Conseillant les agences de tendances, oeuvrant pour des fournisseurs de l’industrie en qualité d’experte scientifique et technologique, explorant avec gourmandise l’inscription sociétale de la science avec Jean-Claude Ameisen ou Michel Serres, observant, tout simplement les impacts, multiples et puissants de la science, puis de la technologie sur mon écosystème, il me semblait indéniable que les tendances ne pouvaient s’étudier ou se comprendre sans une connaissance, même de profane, des courants scientifiques, et vice versa.

Depuis 2000, mon travail se focalise ainsi sur la construction de ponts entre des domaines qui traditionnellement communiquent peu ou mal : la science et le marketing, les startupers scientifiques et le monde du business development, les chercheurs et les acheteurs de technologie, la France et les États-Unis, la recherche publique et les entreprises privées.

Dans ces rôles, je suis le trait d’union, la conciliatrice parfois, mais aussi et souvent, l’électron libre et perturbateur. Je suis intimement persuadée que l’innovation nait de la connexion, car c’est la nature même de l’alliance que de vous forcer à sortir de votre zone de confort, à apprendre l’autre et son langage.

Or ce sont cette instabilité et cet inconfort qui engendrent la créativité, l’inventivité. On n’a jamais rien inventé du fond d’un fauteuil en regardant la télé. L’invention se fait dans la joie ou dans la douleur, mais jamais dans le statu quo.

Marier science et tendance est logique et productif, pour toutes ces raisons. Reste à savoir comment réaliser cette jonction.

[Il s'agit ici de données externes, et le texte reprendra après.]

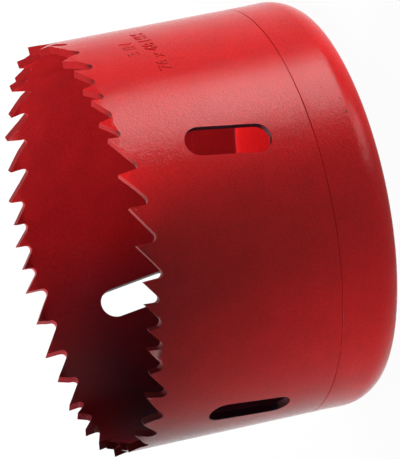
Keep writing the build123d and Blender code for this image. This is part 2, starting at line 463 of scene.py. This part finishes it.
# ---- Size marks, standing a little proud of the band ----
# Each row: its text, and the station and height in millimetres of its middle.
MARKS = (("3 IN", -49.4, 35.7), ("76 x 48 MM", -50.9, 32.0))
MARK_HEIGHT = 2.3 * MM         # of a capital
CAPITAL_SHARE = 0.7            # height of a capital in a font of size 1
MARK_ROUND = 0.22 * MM         # how far a stroke's flanks slope
MARK_ROUND_STEPS = 3
MARK_THIN = 0.17 * MM          # taken off the font's strokes before their flanks are added
MARK_SQUASH = 0.6              # height of the flanks for their width
MARK_CURVE_STEPS = 3


def mark_mesh(text):
    """A row of characters, lying flat with rounded flanks."""
    curve = bpy.data.curves.new("mark", "FONT")
    curve.body = text
    curve.size = MARK_HEIGHT / CAPITAL_SHARE
    curve.align_x, curve.align_y = "CENTER", "CENTER"
    curve.bevel_depth = MARK_ROUND
    curve.bevel_resolution = MARK_ROUND_STEPS
    curve.offset = -MARK_THIN
    curve.resolution_u = MARK_CURVE_STEPS
    letters = bpy.data.objects.new("mark", curve)
    bpy.context.scene.collection.objects.link(letters)
    bpy.context.view_layer.update()
    evaluated = letters.evaluated_get(bpy.context.evaluated_depsgraph_get())
    mesh = bpy.data.meshes.new_from_object(evaluated)
    bpy.data.objects.remove(letters)
    return mesh


def size_marks():
    """Both rows of characters, wrapped round the band and joined as one mesh."""
    points, faces = [], []
    for text, station, height in MARKS:
        mesh = mark_mesh(text)
        first = len(points)
        for vertex in mesh.vertices:
            turn = radians(station) + vertex.co.x / BODY_RADIUS
            radius = BODY_RADIUS + MARK_SQUASH * vertex.co.z
            points.append((radius * cos(turn), radius * sin(turn), height * MM + vertex.co.y))
        faces += [tuple(first + corner for corner in face.vertices) for face in mesh.polygons]
    marks = mesh_object("size_marks", points, faces)
    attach(marks, "root")
    return marks


# ---- Scene ----
bpy.context.scene.view_settings.view_transform = "Standard"
make_camera()
make_world()
make_floor()
make_cards()
for lamp in LAMPS:
    softbox(*lamp)

red = enamel("red_enamel")
for name in ("cap", "toothed_band"):
    round_edges(nodes[name])
    nodes[name].data.materials.clear()
    nodes[name].data.materials.append(red)
cut_thread(nodes["cap"])
size_marks().data.materials.append(red)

Nous écoutons déjà les tendances avant de développer un produit. Mais en pratique cette contribution est trop précoce par rapport à l’ensemble du processus et il y a fort à parier qu’elle est perdue dans la longueur. Il est donc essentiel de garder les tendances à l’esprit, comme les données du marché, à tous les stades du développement d’un produit.

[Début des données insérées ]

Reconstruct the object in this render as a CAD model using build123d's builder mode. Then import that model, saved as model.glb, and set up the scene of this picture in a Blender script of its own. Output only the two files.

Étudier la science à travers le prisme des tendances nous force également à y rechercher du sens, à mieux comprendre le sens de la démarche de ce qui fait les bases des technologies que nous utilisons. Faire cet exercice rend les métiers techniques plus intéressants, donne au quotidien du chercheur une texture et des couleurs nouvelles. On n’est plus juste dans une logique mécaniste tendant à simplement chercher un effet et une performance, mais dans une exploration du monde dont les éléments constitutifs deviennent plus cohérents. Donnez du sens au quotidien de vos chercheurs, ils communiqueront mieux et seront plus heureux !

Et puis, il est évident qu’aujourd’hui, la science se développe à la vitesse de l’éclair, permettant l’avènement de nouvelles technologies qui elles-mêmes permettent l’accélération de la recherche scientifique, et au passage changent notre monde et les êtres humains, profondément, puissamment. Cette interdépendance rend encore plus indispensable l’injection de cohérence dans la démarche qui même si elle semble alors plus complexe, ne l’est pas tant que ça.

Non seulement c’est un travail facile mais une fois qu’on s’y applique un peu, c’est une gourmandise.